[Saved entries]

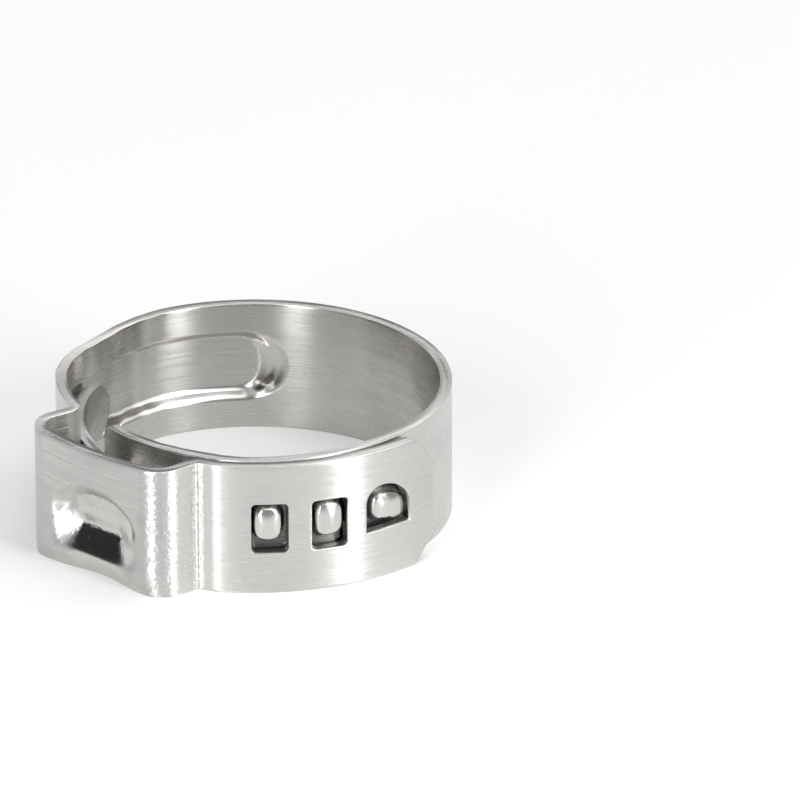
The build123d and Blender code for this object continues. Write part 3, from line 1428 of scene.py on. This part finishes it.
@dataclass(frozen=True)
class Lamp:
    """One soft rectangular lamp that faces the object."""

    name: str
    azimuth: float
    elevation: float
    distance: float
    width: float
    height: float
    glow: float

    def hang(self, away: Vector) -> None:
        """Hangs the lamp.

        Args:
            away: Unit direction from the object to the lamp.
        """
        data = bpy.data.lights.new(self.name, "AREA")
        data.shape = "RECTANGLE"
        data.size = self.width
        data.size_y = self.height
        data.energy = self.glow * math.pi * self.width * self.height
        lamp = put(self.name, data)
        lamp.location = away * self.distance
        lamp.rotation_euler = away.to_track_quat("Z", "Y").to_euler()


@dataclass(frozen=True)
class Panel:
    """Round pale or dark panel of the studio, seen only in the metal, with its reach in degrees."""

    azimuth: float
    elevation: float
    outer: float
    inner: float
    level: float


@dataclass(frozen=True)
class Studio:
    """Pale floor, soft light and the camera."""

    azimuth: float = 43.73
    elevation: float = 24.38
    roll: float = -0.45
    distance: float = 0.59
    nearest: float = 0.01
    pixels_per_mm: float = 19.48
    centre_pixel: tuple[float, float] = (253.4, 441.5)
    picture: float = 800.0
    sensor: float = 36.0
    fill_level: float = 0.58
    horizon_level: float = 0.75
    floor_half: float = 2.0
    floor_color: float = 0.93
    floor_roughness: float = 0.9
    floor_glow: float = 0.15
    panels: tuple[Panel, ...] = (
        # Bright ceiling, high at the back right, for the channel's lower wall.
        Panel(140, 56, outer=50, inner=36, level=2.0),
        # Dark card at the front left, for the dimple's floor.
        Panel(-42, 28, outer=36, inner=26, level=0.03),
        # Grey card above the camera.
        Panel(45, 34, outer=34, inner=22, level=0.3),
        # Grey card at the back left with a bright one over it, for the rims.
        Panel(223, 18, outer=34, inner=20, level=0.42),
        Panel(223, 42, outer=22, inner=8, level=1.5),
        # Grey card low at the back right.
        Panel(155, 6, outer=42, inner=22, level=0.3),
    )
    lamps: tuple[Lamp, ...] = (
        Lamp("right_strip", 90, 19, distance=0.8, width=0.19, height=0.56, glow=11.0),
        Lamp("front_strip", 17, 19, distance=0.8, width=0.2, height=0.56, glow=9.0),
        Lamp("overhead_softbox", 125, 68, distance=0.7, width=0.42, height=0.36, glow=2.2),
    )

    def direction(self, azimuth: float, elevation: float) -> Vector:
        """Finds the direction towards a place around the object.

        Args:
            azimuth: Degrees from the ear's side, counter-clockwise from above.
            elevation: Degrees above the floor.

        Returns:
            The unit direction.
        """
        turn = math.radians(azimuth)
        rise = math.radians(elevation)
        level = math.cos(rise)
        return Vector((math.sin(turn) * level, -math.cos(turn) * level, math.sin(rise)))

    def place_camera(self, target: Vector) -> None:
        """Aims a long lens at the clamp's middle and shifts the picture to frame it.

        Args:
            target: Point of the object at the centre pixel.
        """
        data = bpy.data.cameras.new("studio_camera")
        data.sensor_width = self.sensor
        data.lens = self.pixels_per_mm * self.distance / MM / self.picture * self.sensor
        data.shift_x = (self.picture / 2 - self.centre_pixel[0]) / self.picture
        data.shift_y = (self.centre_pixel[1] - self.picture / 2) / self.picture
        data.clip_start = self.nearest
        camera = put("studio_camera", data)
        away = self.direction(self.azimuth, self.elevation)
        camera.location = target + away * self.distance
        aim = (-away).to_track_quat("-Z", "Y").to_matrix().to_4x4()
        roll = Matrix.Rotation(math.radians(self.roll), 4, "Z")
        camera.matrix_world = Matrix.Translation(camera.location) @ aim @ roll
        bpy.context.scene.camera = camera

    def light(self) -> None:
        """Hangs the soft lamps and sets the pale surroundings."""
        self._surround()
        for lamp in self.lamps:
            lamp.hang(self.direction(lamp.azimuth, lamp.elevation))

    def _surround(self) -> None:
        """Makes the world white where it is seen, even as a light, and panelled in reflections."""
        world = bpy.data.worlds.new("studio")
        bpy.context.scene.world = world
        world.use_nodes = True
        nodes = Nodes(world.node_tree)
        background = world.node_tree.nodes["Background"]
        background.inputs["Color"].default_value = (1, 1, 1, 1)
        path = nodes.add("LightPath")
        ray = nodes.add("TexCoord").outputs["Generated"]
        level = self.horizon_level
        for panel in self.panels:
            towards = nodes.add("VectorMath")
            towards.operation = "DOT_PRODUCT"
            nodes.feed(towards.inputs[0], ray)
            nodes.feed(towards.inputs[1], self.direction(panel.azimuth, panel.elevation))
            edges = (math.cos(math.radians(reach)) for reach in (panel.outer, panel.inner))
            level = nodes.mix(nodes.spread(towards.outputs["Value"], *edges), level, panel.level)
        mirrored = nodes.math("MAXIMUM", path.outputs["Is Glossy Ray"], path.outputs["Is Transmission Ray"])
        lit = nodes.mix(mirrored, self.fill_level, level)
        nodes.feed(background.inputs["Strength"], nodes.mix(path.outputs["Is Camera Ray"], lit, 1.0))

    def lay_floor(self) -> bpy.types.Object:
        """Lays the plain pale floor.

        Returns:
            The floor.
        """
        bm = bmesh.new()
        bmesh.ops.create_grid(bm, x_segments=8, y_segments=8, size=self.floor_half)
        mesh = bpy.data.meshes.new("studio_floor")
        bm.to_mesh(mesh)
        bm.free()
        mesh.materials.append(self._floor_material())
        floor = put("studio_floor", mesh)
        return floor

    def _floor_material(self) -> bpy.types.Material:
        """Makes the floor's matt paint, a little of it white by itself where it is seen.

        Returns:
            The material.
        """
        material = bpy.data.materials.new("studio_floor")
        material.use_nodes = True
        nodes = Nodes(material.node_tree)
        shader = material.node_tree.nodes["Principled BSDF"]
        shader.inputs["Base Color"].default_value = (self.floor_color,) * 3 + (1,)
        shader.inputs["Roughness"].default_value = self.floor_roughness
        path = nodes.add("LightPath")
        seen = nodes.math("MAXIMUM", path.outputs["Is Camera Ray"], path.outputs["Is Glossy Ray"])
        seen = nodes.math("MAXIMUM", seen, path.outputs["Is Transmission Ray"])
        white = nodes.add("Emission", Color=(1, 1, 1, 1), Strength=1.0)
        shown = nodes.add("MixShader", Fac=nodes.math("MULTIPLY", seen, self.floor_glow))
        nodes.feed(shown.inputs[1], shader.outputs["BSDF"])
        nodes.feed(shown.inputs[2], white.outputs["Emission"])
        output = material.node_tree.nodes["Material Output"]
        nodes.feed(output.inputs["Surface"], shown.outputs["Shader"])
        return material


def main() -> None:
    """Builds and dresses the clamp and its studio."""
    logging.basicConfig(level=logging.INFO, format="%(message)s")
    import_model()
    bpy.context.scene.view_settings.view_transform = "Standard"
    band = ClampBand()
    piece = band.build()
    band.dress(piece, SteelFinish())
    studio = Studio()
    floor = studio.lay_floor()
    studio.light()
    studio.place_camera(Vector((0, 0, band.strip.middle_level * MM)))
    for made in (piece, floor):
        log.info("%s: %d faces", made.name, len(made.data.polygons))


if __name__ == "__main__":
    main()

--

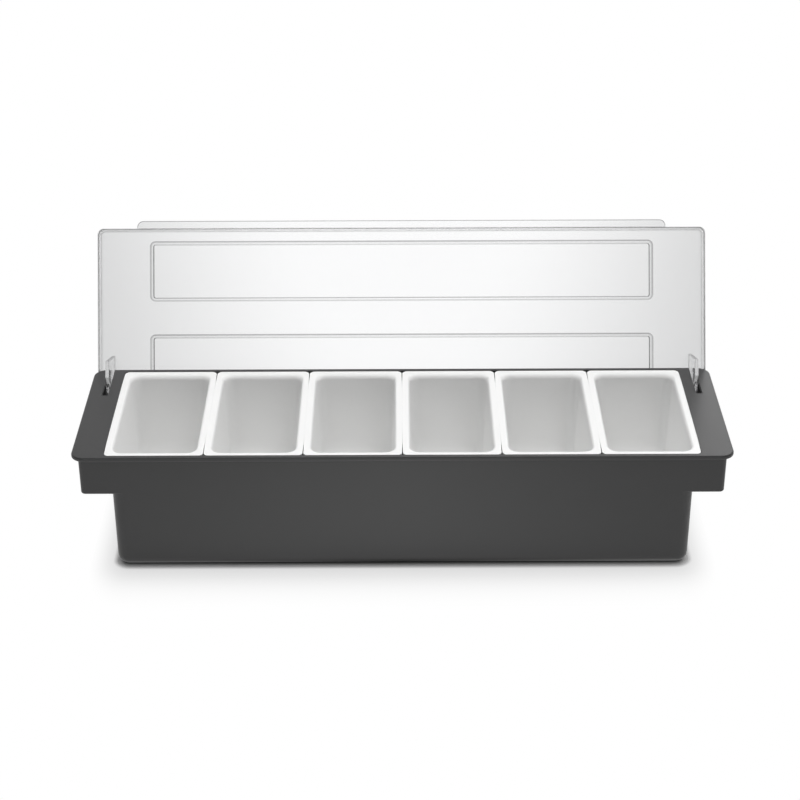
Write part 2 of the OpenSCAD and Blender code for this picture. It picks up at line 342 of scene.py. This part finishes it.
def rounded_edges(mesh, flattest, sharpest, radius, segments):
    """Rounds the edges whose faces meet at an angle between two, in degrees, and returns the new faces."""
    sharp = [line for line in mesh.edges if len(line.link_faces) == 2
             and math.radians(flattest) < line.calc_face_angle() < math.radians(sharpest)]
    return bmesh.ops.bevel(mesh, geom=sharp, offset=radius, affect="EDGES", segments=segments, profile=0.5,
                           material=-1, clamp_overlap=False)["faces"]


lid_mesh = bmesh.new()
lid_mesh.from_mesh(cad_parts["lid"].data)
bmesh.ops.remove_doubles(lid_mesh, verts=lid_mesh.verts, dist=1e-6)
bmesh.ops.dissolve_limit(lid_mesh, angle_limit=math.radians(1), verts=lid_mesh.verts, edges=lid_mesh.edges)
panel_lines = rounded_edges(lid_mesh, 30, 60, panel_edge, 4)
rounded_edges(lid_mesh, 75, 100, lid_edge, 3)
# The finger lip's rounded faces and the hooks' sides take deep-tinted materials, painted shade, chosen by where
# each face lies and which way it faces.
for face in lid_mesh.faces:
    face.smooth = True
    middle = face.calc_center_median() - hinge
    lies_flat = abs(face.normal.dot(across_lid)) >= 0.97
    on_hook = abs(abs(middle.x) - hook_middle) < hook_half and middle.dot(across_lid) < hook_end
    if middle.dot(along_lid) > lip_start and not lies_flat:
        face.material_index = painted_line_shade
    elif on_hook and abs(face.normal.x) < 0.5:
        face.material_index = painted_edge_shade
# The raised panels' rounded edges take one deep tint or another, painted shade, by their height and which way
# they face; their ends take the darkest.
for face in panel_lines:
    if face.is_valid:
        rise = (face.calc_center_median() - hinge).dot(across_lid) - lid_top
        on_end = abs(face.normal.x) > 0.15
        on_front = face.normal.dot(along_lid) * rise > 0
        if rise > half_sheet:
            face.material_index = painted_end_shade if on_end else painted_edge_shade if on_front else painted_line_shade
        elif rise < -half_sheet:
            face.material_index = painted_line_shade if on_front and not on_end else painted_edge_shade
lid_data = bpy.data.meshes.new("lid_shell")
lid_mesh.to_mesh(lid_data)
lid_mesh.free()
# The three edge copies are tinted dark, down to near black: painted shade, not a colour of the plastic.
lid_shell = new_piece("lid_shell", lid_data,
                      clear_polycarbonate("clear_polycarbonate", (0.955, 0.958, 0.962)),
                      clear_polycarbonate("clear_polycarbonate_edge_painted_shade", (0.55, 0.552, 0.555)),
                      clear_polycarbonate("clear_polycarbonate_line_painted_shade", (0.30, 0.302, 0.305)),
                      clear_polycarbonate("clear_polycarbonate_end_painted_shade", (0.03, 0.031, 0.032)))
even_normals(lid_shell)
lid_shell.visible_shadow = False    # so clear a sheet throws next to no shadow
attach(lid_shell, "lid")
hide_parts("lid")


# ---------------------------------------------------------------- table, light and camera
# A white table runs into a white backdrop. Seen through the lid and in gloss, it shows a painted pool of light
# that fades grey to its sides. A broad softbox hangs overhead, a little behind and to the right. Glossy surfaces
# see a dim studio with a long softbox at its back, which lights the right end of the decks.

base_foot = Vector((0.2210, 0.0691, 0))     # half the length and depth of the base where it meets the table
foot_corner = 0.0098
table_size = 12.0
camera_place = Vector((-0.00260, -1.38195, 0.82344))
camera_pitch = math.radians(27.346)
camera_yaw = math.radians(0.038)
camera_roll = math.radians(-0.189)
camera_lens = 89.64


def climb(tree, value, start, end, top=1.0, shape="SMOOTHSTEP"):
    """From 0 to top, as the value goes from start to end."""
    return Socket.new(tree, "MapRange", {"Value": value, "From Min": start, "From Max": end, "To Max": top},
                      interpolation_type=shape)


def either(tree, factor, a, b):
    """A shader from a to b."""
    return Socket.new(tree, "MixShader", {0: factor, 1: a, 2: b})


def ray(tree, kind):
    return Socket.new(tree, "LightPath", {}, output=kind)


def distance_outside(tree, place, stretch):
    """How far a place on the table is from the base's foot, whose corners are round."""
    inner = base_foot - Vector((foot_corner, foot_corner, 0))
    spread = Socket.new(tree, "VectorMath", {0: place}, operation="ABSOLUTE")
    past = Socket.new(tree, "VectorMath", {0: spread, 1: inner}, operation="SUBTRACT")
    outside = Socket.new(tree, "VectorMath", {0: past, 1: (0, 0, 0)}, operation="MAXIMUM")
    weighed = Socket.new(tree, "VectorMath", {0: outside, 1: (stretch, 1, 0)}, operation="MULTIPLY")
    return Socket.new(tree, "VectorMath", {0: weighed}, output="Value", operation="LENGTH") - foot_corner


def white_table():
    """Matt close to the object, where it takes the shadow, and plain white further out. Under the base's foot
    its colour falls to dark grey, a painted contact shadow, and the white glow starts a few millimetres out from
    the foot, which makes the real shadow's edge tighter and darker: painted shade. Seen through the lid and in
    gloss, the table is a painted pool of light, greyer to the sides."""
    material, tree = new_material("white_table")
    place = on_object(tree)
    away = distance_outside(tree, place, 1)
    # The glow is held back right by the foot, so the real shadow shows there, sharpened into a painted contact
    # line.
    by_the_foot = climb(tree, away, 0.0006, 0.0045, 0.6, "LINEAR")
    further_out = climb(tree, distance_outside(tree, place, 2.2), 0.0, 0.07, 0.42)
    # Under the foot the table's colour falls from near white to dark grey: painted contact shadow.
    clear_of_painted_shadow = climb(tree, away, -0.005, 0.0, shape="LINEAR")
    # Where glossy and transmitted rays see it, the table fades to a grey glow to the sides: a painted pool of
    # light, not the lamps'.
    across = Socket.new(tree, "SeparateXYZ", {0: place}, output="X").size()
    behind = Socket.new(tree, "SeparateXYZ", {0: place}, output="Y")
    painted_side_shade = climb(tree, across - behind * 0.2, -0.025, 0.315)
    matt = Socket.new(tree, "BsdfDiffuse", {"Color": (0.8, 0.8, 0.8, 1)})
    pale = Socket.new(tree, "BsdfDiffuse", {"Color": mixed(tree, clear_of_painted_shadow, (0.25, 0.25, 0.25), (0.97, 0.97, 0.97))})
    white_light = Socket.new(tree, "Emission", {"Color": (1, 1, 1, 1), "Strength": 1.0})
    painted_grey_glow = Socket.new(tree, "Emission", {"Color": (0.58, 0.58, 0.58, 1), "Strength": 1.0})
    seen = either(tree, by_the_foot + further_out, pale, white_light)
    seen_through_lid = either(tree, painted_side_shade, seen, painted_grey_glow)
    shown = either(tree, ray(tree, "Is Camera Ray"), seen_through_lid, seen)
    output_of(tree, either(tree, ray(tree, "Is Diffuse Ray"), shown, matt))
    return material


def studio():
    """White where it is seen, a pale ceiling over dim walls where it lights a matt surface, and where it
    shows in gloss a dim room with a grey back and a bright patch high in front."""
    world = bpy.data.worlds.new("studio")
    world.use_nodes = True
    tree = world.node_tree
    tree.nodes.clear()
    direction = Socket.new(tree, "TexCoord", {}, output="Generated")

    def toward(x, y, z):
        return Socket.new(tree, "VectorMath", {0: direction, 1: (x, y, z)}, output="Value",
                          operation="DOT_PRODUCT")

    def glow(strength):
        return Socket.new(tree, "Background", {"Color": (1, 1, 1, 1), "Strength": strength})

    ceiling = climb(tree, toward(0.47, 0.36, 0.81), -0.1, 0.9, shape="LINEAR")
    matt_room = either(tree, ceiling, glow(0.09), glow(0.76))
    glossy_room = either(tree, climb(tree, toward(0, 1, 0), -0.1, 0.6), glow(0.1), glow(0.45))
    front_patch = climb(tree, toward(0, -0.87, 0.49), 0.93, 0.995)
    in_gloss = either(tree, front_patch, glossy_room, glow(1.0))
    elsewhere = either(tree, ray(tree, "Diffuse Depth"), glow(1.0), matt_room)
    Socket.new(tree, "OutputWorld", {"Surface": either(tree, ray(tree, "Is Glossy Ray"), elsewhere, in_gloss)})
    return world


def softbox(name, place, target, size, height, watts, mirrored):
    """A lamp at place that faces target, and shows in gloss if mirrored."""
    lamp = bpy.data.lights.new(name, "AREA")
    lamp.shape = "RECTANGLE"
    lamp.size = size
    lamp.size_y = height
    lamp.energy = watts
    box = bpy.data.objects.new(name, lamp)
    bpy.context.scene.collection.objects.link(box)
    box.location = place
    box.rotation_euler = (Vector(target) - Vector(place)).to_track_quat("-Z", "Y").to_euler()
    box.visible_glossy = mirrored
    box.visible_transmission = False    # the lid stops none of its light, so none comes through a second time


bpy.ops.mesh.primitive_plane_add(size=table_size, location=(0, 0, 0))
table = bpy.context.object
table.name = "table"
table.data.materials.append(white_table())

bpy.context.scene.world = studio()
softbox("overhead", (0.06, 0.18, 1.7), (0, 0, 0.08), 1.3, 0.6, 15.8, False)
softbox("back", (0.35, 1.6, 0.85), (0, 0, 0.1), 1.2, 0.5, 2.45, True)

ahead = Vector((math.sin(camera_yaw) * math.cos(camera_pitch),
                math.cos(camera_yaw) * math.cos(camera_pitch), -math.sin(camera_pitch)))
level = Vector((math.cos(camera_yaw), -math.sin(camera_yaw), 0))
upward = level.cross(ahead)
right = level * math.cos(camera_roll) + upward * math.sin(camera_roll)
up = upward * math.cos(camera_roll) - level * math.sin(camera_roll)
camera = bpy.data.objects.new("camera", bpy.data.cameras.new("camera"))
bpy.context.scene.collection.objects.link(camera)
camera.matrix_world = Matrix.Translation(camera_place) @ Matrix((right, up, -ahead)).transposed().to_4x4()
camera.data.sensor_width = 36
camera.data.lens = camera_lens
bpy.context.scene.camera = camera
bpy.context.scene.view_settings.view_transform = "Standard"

* * *

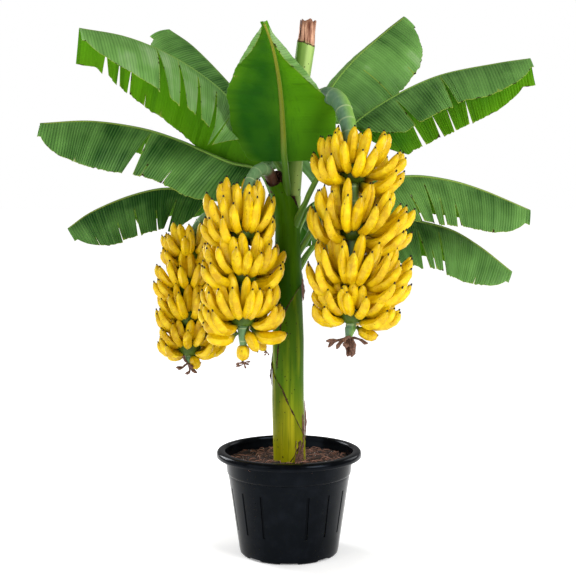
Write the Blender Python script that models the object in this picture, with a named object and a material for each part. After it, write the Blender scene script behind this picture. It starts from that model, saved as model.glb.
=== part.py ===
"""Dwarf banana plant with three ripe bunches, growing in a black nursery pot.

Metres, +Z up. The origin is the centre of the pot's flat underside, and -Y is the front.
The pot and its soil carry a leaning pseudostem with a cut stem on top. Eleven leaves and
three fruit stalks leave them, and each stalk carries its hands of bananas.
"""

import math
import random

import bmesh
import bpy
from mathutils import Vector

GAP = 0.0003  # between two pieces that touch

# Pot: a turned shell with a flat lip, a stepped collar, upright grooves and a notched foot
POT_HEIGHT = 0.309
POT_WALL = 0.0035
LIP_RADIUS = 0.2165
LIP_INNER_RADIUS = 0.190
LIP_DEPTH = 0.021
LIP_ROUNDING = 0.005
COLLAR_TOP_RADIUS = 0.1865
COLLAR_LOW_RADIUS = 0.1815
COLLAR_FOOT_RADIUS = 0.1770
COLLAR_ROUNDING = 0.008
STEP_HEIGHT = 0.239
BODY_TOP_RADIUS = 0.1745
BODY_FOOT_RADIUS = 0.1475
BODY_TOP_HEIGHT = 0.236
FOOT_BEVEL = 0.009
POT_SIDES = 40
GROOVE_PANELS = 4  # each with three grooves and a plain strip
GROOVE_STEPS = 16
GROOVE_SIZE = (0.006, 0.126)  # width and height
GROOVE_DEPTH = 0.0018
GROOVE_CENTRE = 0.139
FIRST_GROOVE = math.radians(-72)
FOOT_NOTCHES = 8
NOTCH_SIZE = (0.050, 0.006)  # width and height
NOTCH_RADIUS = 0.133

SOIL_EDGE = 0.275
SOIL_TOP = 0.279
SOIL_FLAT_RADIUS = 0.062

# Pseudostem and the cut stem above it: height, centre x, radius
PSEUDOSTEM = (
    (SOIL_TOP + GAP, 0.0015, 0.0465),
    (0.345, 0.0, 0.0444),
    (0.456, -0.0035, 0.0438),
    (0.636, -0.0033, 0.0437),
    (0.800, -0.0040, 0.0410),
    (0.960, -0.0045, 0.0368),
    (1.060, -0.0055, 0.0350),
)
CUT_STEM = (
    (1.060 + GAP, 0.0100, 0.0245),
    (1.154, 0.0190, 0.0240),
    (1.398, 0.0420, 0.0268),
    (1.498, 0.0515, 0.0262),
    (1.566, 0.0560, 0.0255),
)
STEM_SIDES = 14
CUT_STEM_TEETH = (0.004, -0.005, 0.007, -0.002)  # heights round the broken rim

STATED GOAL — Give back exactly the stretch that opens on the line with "The build123d and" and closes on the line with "floor, soft light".

ANSWER IN FULL —
The build123d and Blender code for this object continues. Write part 3, from line 1428 of scene.py on. This part finishes it.
@dataclass(frozen=True)
class Lamp:
    """One soft rectangular lamp that faces the object."""

    name: str
    azimuth: float
    elevation: float
    distance: float
    width: float
    height: float
    glow: float

    def hang(self, away: Vector) -> None:
        """Hangs the lamp.

        Args:
            away: Unit direction from the object to the lamp.
        """
        data = bpy.data.lights.new(self.name, "AREA")
        data.shape = "RECTANGLE"
        data.size = self.width
        data.size_y = self.height
        data.energy = self.glow * math.pi * self.width * self.height
        lamp = put(self.name, data)
        lamp.location = away * self.distance
        lamp.rotation_euler = away.to_track_quat("Z", "Y").to_euler()


@dataclass(frozen=True)
class Panel:
    """Round pale or dark panel of the studio, seen only in the metal, with its reach in degrees."""

    azimuth: float
    elevation: float
    outer: float
    inner: float
    level: float


@dataclass(frozen=True)
class Studio:
    """Pale floor, soft light and the camera."""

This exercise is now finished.